___ Dataset content

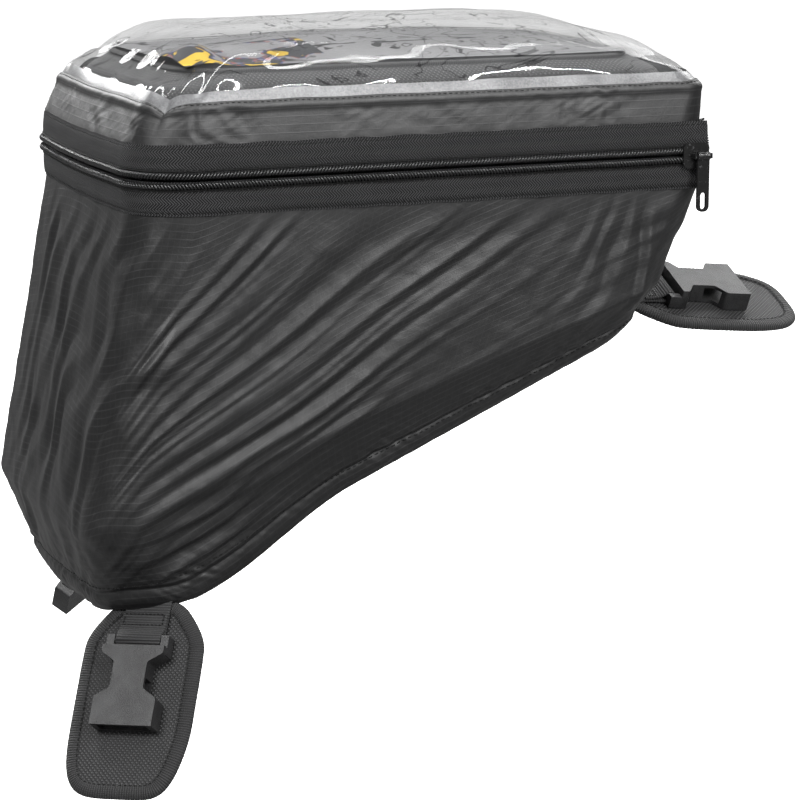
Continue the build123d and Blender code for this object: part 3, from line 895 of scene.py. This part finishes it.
# ---- bag lid and map pocket ----
# the bag lid's sections, written as the cover's are
LID_RIM = (-129, 162, 90, 34, 20)
LID_SHOULDER = (-126, 157, 87, 33, 22)
LID_TOP = (-116, 144, 77, 30, 26)
LID_MIDDLE = (LID_TOP[0] + LID_TOP[1]) / 2
POCKET_Z = 212.6


def make_bag_lid():
    """The bag's own lid, with the piping of its map pocket."""
    u = shares_round(420)
    rim, shoulder, top = level(u, 181, LID_RIM), level(u, 204, LID_SHOULDER), level(u, 211, LID_TOP)
    grid = np.concatenate([blend_rows(rim, shoulder, 14)[:-1], blend_rows(shoulder, top, 12)], 0)
    grid = soften(grid, 6)
    for k in (0.96, 0.85, 0.65, 0.4, 0.15):
        ring = top.copy()
        ring[:, 0] = LID_MIDDLE + (ring[:, 0] - LID_MIDDLE) * k
        ring[:, 1] *= k
        ring[:, 2] = 211.6 + 0.9 * (1 - k)
        grid = np.concatenate([grid, ring[None]], 0)
    out = normals(grid)
    grid = grid + out * (0.8 * perlin(grid[..., 0] / 26, grid[..., 1] / 26, grid[..., 2] / 26))[..., None]
    side = grid[..., 2:] < 205  # where cloth coordinates run round the lid, not across it
    uv = np.where(side, pair(u * ROUND * 0.88, grid[..., 2]), grid[..., :2])
    lid = grid_object("bag_lid", grid, uv, loop=True, cap=True)
    dress(lid, "ballistic", "bag_lid", "ballistic_fabric", "bag_lid_panel")
    # piping round the pocket
    path = level(u, POCKET_Z - 0.2, (LID_TOP[0] + 3, LID_TOP[1] - 3, LID_TOP[2] - 3, 28, 24))
    rings = tube(np.vstack([path, path[:2]]), 2.6, 12, flat=0.45)
    uv = pair(np.linspace(0, 840, len(rings))[:, None], np.linspace(0, 16, 12))
    binding = grid_object("map_pocket_edge", rings, uv, loop=True)
    dress(binding, "binding", "bag_lid", "binding", "map_pocket_binding")


def map_grid(rise, margin):
    """A crowned, slightly bunched sheet that lies on the bag's lid."""
    rear, front, half = LID_TOP[0] + margin, LID_TOP[1] - margin, LID_TOP[2] - margin
    x, y = np.meshgrid(np.linspace(rear, front, 200), np.linspace(-half, half, 120))
    wave = 0.9 * perlin(x / 55, y / 40, 1.0) + 0.9
    crown = 9.0 * (1 - ((x - LID_MIDDLE) / 135) ** 2) * (1 - (y / 78) ** 2)
    bunch = 8.0 * np.exp(-(((x + 98) / 12) ** 2 + ((y + 46) / 24) ** 2))
    z = POCKET_Z + rise + wave + crown + bunch
    return np.stack([x, y, z], -1)


def make_map():
    """The map and the clear film over it."""
    grid = map_grid(0.0, 6)
    sheet = grid_object("road_map", grid, grid[..., :2])
    dress(sheet, "map", "bag_lid", "paper", "map_sheet")
    grid = map_grid(1.0, 4.5)
    film = grid_object("map_pocket_cover", grid, grid[..., :2] + 300)
    dress(film, "vinyl", "bag_lid", "map_film", "map_pocket_film")


# ---- harness ----
def strap_frame(root, along, across):
    """A strap's place: its root, and its directions along, across and out of its face."""
    along = unit(along)
    out = unit(np.cross(along, across))
    return root, along, np.cross(out, along), out


HARNESS = {
    "front": strap_frame((171, 0, 69.5), (0.995, 0, -0.1), (0, 0.93, 0.36)),
    "rear_right": strap_frame((-135.3, -78, -60.5), (-0.331, -0.477, -0.814), (0.761, -0.645, 0.068)),
    "rear_left": strap_frame((-118, 72, -52), (0, 0.55, -0.83), (-0.8, -0.5, -0.33)),
}


def local(side, points):
    """From a strap's own coordinates (along, across, out of its face) to the object's."""
    origin, *directions = HARNESS[side]
    return np.array(origin) + points @ np.array(directions)


def face_stitches(name, side, line, *size_and_place):
    """Stitches along a line in a strap's own coordinates."""
    path = local(side, line)
    stitches(name, path, np.broadcast_to(HARNESS[side][3], path.shape), *size_and_place)


WING_START, WING_END = 1.0, 106.0
WING_HALF = 32.5
WING_THICK = 5.0


def wing_outline(side, count=280):
    """The wing's outline: shoulders that slope at the root end, and a round tip."""
    x0, x1 = WING_START, WING_END
    a = np.linspace(0, 2 * math.pi, count, endpoint=False)
    c, s = np.cos(a), np.sin(a)
    power = 4.6 if side == "rear_right" else 3.3
    r = (np.abs(c) ** power + np.abs(s) ** power) ** (-1 / power)
    x = (x0 + x1) / 2 + (x1 - x0) / 2 * r * c
    y = WING_HALF * r * s
    shoulder = 1 - 0.24 * smooth(x0 + 25, x0, x)
    tip = 1 - 0.12 * smooth(x1 - 40, x1, x) * (s > 0)
    return np.column_stack([x, y * shoulder * tip])


def make_wing(side):
    body = f"wing_{side}"
    edge = wing_outline(side)
    centre = np.array([(WING_START + WING_END) / 2, 0])
    half_thick = WING_THICK / 2
    faces = []
    for up in (-1, 1):
        rings = []
        for k in (1.0, 0.985, 0.95, 0.9, 0.8, 0.65, 0.45, 0.22):
            p = centre + (edge - centre) * k
            swell = half_thick * (0.62 + 0.38 * (1 - k ** 5))
            sag = 0.35 * perlin(p[:, 0] / 18, p[:, 1] / 14, 3.0 + up) * (1 - k)
            rings.append(np.column_stack([p, np.full(len(p), up * swell - half_thick) + sag]))
        faces.append(np.array(rings))
    # rows run from the middle of the back, over the edge, to the middle of the face
    rings = np.concatenate([faces[0][::-1], faces[1]], 0)
    pad = grid_object(f"wing_{side}_pad", local(side, rings), rings[..., :2], loop=True, cap=True)
    dress(pad, "ballistic", body, "ballistic_fabric", f"wing_pad_{side}")
    # the binding folds over the edge, about 6 mm wide on each face
    length = np.concatenate([[0], np.cumsum(np.linalg.norm(np.diff(edge, axis=0), axis=1))])
    ripple = 0.12 * np.sin(length / 1.35 * math.pi)
    tangent = np.roll(edge, -1, 0) - np.roll(edge, 1, 0)
    inside = np.column_stack([-tangent[:, 1], tangent[:, 0]])
    inside = inside / np.linalg.norm(inside, axis=1)[:, None]
    wrap = 6.2
    half_profile = ((wrap, 2.35), (wrap - 0.6, 2.75), (3, 2.8), (0.6, 2.3), (-0.9, 1.2))
    profile = half_profile + ((-1.3, 0),) + tuple((inward, -lift) for inward, lift in reversed(half_profile))
    rings = np.array([
        np.column_stack([edge + inside * inward, lift - half_thick + np.sign(lift) * ripple])
        for inward, lift in profile
    ])
    uv = pair(length, np.linspace(0, 17, len(profile))[:, None])
    binding = grid_object(f"wing_{side}_binding", local(side, rings), uv, loop=True)
    dress(binding, "binding", body, "binding", f"wing_binding_{side}")
    line = np.vstack([rings[1], rings[1, :1]])
    face_stitches(f"wing_{side}_stitches", side, line, 2.8, 2.0, 0.25, body, "binding")


BAR = (24.0, 4.6)  # the buckle's bar: how far along the strap, and how far out
BAR_BEND = 3.0  # radius of the webbing's middle round the bar
WEBBING_WIDE = 25
WEBBING_THICK = 1.5


def make_strap(side):
    """Webbing from its root, round the buckle's bar and back, with a box of stitches that holds its end."""
    body = f"strap_{side}"
    turns = np.radians(np.linspace(-95, 120, 14))
    loop = [(BAR[0] + BAR_BEND * math.cos(a), BAR[1] + BAR_BEND * math.sin(a)) for a in turns]
    lead = [(-2, 0.2), (4, 1.2), (12, 1.5)]
    back = [(18, 4.2), (12, 3.3), (9, 3.0)]
    profile = np.array(lead + loop + back)
    steps = np.concatenate([[0], np.cumsum(np.linalg.norm(np.diff(profile, axis=0), axis=1))])
    fine = np.linspace(0, steps[-1], max(12, int(steps[-1] / 0.7)))
    path = soften(np.column_stack([np.interp(fine, steps, profile[:, k]) for k in (0, 1)]), 3)
    tangent = np.gradient(path, axis=0)
    tangent /= np.linalg.norm(tangent, axis=1)[:, None]
    out = np.column_stack([-tangent[:, 1], tangent[:, 0]])
    half, t = WEBBING_WIDE / 2, WEBBING_THICK / 2
    left = [(-half + 0.5, -t), (-half, -t * 0.4), (-half, t * 0.4), (-half + 0.5, t), (-half * 0.5, t * 1.05)]
    section = left + [(0, t * 1.1)] + [(-across, lift) for across, lift in reversed(left)]
    rows = []
    for across, lift in section:
        x, z = (path + out * lift).T
        rows.append(np.column_stack([x, np.full(len(x), across), z]))
    rings = np.array(rows).transpose(1, 0, 2)
    uv = pair(fine[:, None], [across for across, _ in section])
    webbing = grid_object(f"webbing_loop_{side}", local(side, rings)[:, ::-1], uv[:, ::-1], loop=True)
    dress(webbing, "webbing", body, "webbing", f"webbing_{side}")
    box = np.array([(9.5, -11, 4.1), (9.5, 11, 4.1), (15.5, 11, 4.6), (15.5, -11, 4.6), (9.5, -11, 4.1)])
    face_stitches(f"box_stitch_{side}", side, box, 2.2, 1.7, 0.3, body, "webbing")


# ---- carried-over CAD nodes ----
def bevelled(name, width, segments=3):
    obj = NODES[name]
    modifier = obj.modifiers.new("rounded", "BEVEL")
    modifier.width = width * MM
    modifier.segments = segments
    modifier.limit_method = "ANGLE"
    modifier.angle_limit = math.radians(35)
    modifier.harden_normals = True
    for polygon in obj.data.polygons:
        polygon.use_smooth = True


def paint(name, material):
    obj = NODES[name]
    obj.data.materials.clear()
    obj.data.materials.append(MATERIAL[material])


def dress_cad():
    for side in HARNESS:
        paint(f"buckle_{side}", "plastic")
        bevelled(f"buckle_{side}", 0.8)
        paint(f"strap_tab_{side}", "woven")
    for name in ("cover_zip_slider", "cover_zip_pull", "bag_zip_slider"):
        paint(name, "enamel")
        bevelled(name, 0.3, 2)
    for name in ("foam_floor", "foam_rear", "foam_front", "foam_side_right", "foam_side_left"):
        paint(name, "foam")
    for name in ("bag_shell", "base_panel", "base_binding", "bag_zip_chain_lower", "bag_zip_chain_upper"):
        paint(name, "woven")
    paint("grip_pad", "grip")


# ---- studio ----
def area_light(name, place, size, power, target=(0.02, 0, 0.05), gloss_only=False):
    data = bpy.data.lights.new(name, "AREA")
    data.energy = power
    data.shape = "RECTANGLE"
    data.size, data.size_y = size
    light = bpy.data.objects.new(name, data)
    light.location = place
    light.rotation_euler = (Vector(target) - Vector(place)).to_track_quat("-Z", "Y").to_euler()
    light.visible_diffuse = not gloss_only
    bpy.context.scene.collection.objects.link(light)


def make_studio():
    lowest = CAD_BOX[0].z - 0.03
    half = 12.0
    mesh = bpy.data.meshes.new("floor")
    corners = [(x, y, lowest) for x, y in ((-half, -half), (half, -half), (half, half), (-half, half))]
    mesh.from_pydata(corners, [], [(0, 1, 2, 3)])
    floor = bpy.data.objects.new("floor", mesh)
    bpy.context.scene.collection.objects.link(floor)
    shader = Shader("floor_white", Roughness=0.9, Specular_IOR_Level=0.0)
    direct = shader.nodes.new("ShaderNodeLightPath").outputs["Is Camera Ray"]
    soft = shader.noise(shader.place((1, 1, 1)), 0.6, 2)
    pale = shader.ramp(soft, (0.2, grey(0.93)), (0.8, grey(0.96)))
    shader.colour(shader.mix(direct, grey(0.2), pale))
    shader.surface.inputs["Emission Color"].default_value = (1, 1, 1, 1)
    shader.link(shader.math("MULTIPLY", direct, 0.9), shader.surface.inputs["Emission Strength"])
    mesh.materials.append(shader.material)
    world = bpy.data.worlds.new("studio")
    bpy.context.scene.world = world
    world.use_nodes = True
    tree = world.node_tree
    back = tree.nodes["Background"]
    back.inputs[0].default_value = (1, 1, 1, 1)
    path = tree.nodes.new("ShaderNodeLightPath")
    strength = tree.nodes.new("ShaderNodeMath")  # dimmer as a light than as a backdrop
    strength.operation = "MULTIPLY_ADD"
    strength.inputs[1].default_value = 0.84
    strength.inputs[2].default_value = 0.2
    tree.links.new(path.outputs["Is Camera Ray"], strength.inputs[0])
    tree.links.new(strength.outputs[0], back.inputs[1])
    area_light("key", (-1.6, -1.15, 1.55), (0.8, 0.5), 44)
    area_light("fill", (0.6, -1.9, 1.05), (0.7, 0.8), 34)
    area_light("rim", (1.6, 0.9, 1.3), (0.9, 1.2), 20)
    area_light("back", (-0.7, 1.7, 1.0), (0.6, 0.6), 24)
    area_light("strip", (0.35, -1.1, 1.5), (1.4, 0.05), 26, target=(0.02, -0.05, 0.2), gloss_only=True)
    area_light("above", (0.0, 0.5, 1.9), (1.8, 0.24), 31)
    bpy.context.scene.view_settings.view_transform = "Standard"
    bpy.context.scene.view_settings.look = "None"


make_camera()
make_skirt()
for zip_half in ZIP_HALVES:
    make_tape(zip_half)
    make_coil(zip_half)
    make_coil_end(zip_half, "right", 1)
    make_coil_end(zip_half, "left", -1)
make_band()
make_front_wall()
make_window()
make_bag_lid()
make_map()
for wing in ("front", "rear_right"):
    make_wing(wing)
for strap in HARNESS:
    make_strap(strap)
dress_cad()
make_studio()
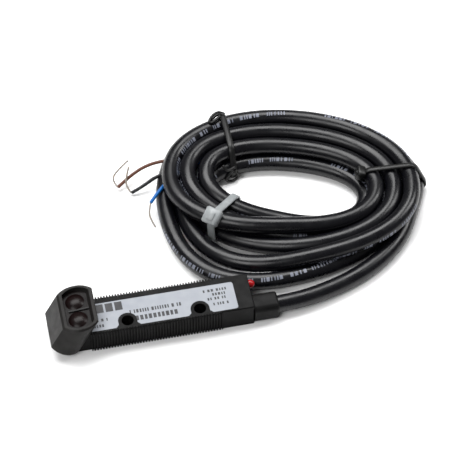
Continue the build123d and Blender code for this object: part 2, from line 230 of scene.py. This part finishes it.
SLOT_MATERIALS = {
    "housing": plastic("housing_plastic", 0.002, 0.0055, 0.42, 2600, 0.35, shine=0.07),
    "hood": plastic("hood_plastic", (0.009, 0.0084, 0.008), (0.017, 0.016, 0.0153), 0.4, 2200, 0.3,
                    shine=0.1),
    "back_cover": plastic("cover_plastic", 0.003, 0.008, 0.5, 2200, 0.3, shine=0.07),
    "label": plastic("label_film", (0.25, 0.265, 0.295), (0.29, 0.305, 0.33), 0.36, 3200, 0.1,
                     shine=0.12),
    "window": plastic("window_acrylic", (0.002, 0.0015, 0.0015), (0.005, 0.003, 0.003), 0.3, 900, 0.05,
                      shine=0.08),
    "lens": clear("lens_acrylic", (0.004, 0.002, 0.002), (0.007, 0.003, 0.003), 0.26, 0.05, shine=0.12),
    "film": clear("polarizing_film", (0.12, 0.1, 0.1), (0.2, 0.17, 0.16), 0.1, 0.6),
    "carrier": plastic("carrier_plastic", 0.008, 0.016, 0.6, 2400, 0.3),
    "emitter": clear("emitter_epoxy", (0.6, 0.06, 0.05), (0.75, 0.1, 0.08), 0.08, 0.5),
    "receiver": clear("receiver_epoxy", (0.03, 0.025, 0.04), (0.06, 0.05, 0.07), 0.08, 0.3),
    "indicator": clear("indicator_epoxy", (0.28, 0.004, 0.006), (0.42, 0.01, 0.012), 0.2, 0.1, shine=0.3),
    "board": solder_mask("board_mask"),
    "flex": plastic("flex_film", (0.42, 0.2, 0.05), (0.58, 0.3, 0.08), 0.3, 1800, 0.1),
    "chip": plastic("chip_epoxy", 0.014, 0.03, 0.55, 3000, 0.4),
    "ceramic": plastic("ceramic", (0.42, 0.3, 0.17), (0.55, 0.42, 0.26), 0.45, 2800, 0.3),
    "potting": plastic("potting_epoxy", 0.03, 0.06, 0.4, 600, 0.2),
    "strain_relief": plastic("relief_rubber", 0.0025, 0.007, 0.46, 1800, 0.3, shine=0.09),
    "jacket": pvc("jacket_pvc", (0.0022, 0.0022, 0.0034), (0.008, 0.008, 0.011), 0.27),
    "wire_brown": pvc("wire_brown_pvc", (0.09, 0.032, 0.018), (0.14, 0.055, 0.035), 0.34),
    "wire_black": pvc("wire_black_pvc", (0.004, 0.004, 0.006), (0.01, 0.01, 0.012), 0.34),
    "wire_blue": pvc("wire_blue_pvc", (0.003, 0.1, 0.34), (0.02, 0.16, 0.42), 0.34),
    "copper": tinned("tinned_copper"),
    "tie_white": nylon("natural_nylon"),
    "tie_black": plastic("black_nylon", 0.003, 0.009, 0.38, 2400, 0.3, shine=0.3),
}
MARK_INK = plastic("mark_ink", (0.1, 0.11, 0.14), (0.2, 0.21, 0.25), 0.5, 2600, 0.2)
LABEL_INK = plastic("label_ink", (0.008, 0.008, 0.01), (0.03, 0.03, 0.035), 0.45, 2600, 0.2)


def dress_frame():
    """Gives every node of the frame the material of its record slot."""
    slots = {part["node"]: part["material_slot"] for part in frame["record"]["subparts"]}
    for name, obj in nodes.items():
        obj.data.materials.clear()
        obj.data.materials.append(SLOT_MATERIALS[slots[name]])


# ------------------------------------------------------------------ the cable
CABLE = 6.2 * MM             # diameter
# Points of the cable from the strain relief to where its first turn starts, in millimetres.
LEAD = [
    (36.0, -4.0, 4.15),
    (46.5, -4.0, 4.15),
    (58.5, -1.2, 3.4),
    (70.0, 2.8, 3.1),
    (81.0, 8.8, 3.1),
    (90.0, 17.2, 3.1),
    (95.2, 26.5, 3.1),
]
# The coil's turns are laid outwards from an inner oval, towards an outer one, and its two slack loops
# follow a third. Each oval is its centre, half axes in millimetres, and turn in degrees.
INNER_OVAL = ((54.0, 44.1), (29.2, 15.7), -19.4)
OUTER_OVAL = ((55.8, 49.1), (46.0, 30.3), -15.0)
SLACK_OVAL = ((56.4, 36.8), (46.3, 28.3), 5.2)
SLACK_LAG = 23.0             # the slack oval's own angle trails by this much
ROW_RISE = 0.87              # height of a row of turns over the one it lies on, in diameters
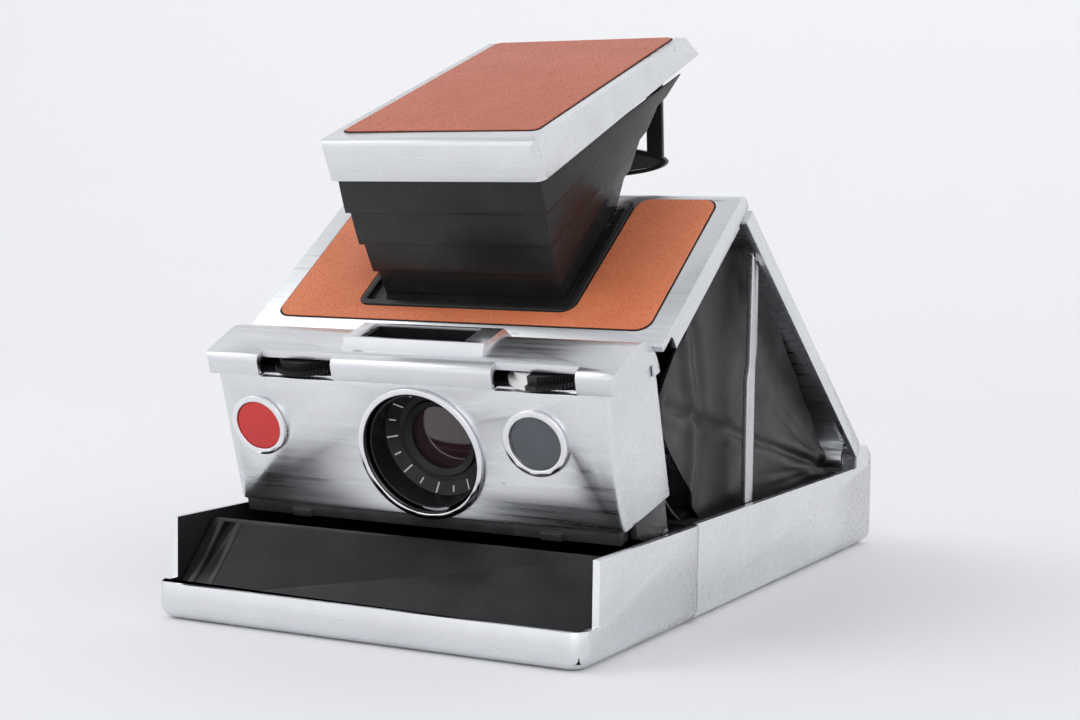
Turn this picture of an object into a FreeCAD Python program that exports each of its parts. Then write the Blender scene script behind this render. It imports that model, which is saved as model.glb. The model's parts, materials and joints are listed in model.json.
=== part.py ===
"""Folding instant camera, erected for use.

Frame: +X is the right side seen from the front, -Y is the front (lens side), +Z is up.
The origin is the middle of the underside, and every size is in millimetres.

The folding frame is a four-bar linkage seen from the side:
  A  rear cover on the base          B  apex, between the rear and front covers
  C  front cover on the lens housing D  lens housing on the base
A cover or housing is drawn flat in its own frame and then turned into its erected place.
"""
import FreeCAD, Part
import math
import os
from FreeCAD import Vector

# ---------------------------------------------------------------- driving sizes
HALF_W = 51.5            # half the width of the base and the covers
FRONT_Y = -89.0          # front lip of the film door
REAR_Y = 89.0            # back of the base
SEAM_Y = -32.3           # film door meets the base shell
SEAM_GAP = 0.6
DOOR_TOP = 21.0          # film door side walls
BASE_TOP = 21.5          # base side walls
BLOCK_TOP = 27.0         # raised block that holds the rear hinge
BLOCK_Y = 77.0           # front face of that block
LIP_TOP = 7.8            # low front lip of the film door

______

> [What is asked] Return exactly the lines from the beginning of the data above through the one containing "POCKET_Z = 212.6", please. Include both end lines and add nothing else.

> [Result]
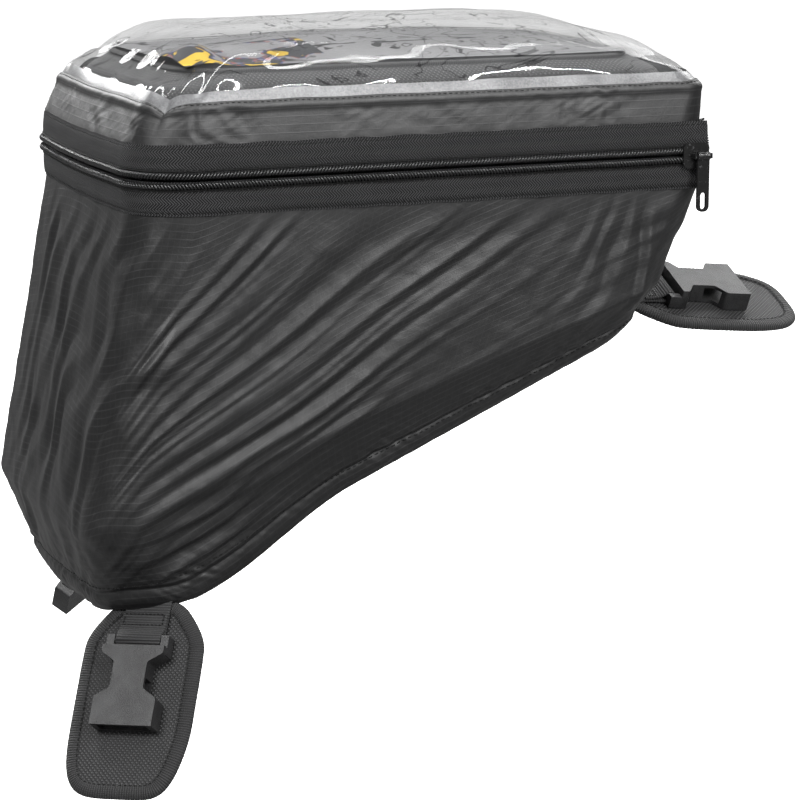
Continue the build123d and Blender code for this object: part 3, from line 895 of scene.py. This part finishes it.
# ---- bag lid and map pocket ----
# the bag lid's sections, written as the cover's are
LID_RIM = (-129, 162, 90, 34, 20)
LID_SHOULDER = (-126, 157, 87, 33, 22)
LID_TOP = (-116, 144, 77, 30, 26)
LID_MIDDLE = (LID_TOP[0] + LID_TOP[1]) / 2
POCKET_Z = 212.6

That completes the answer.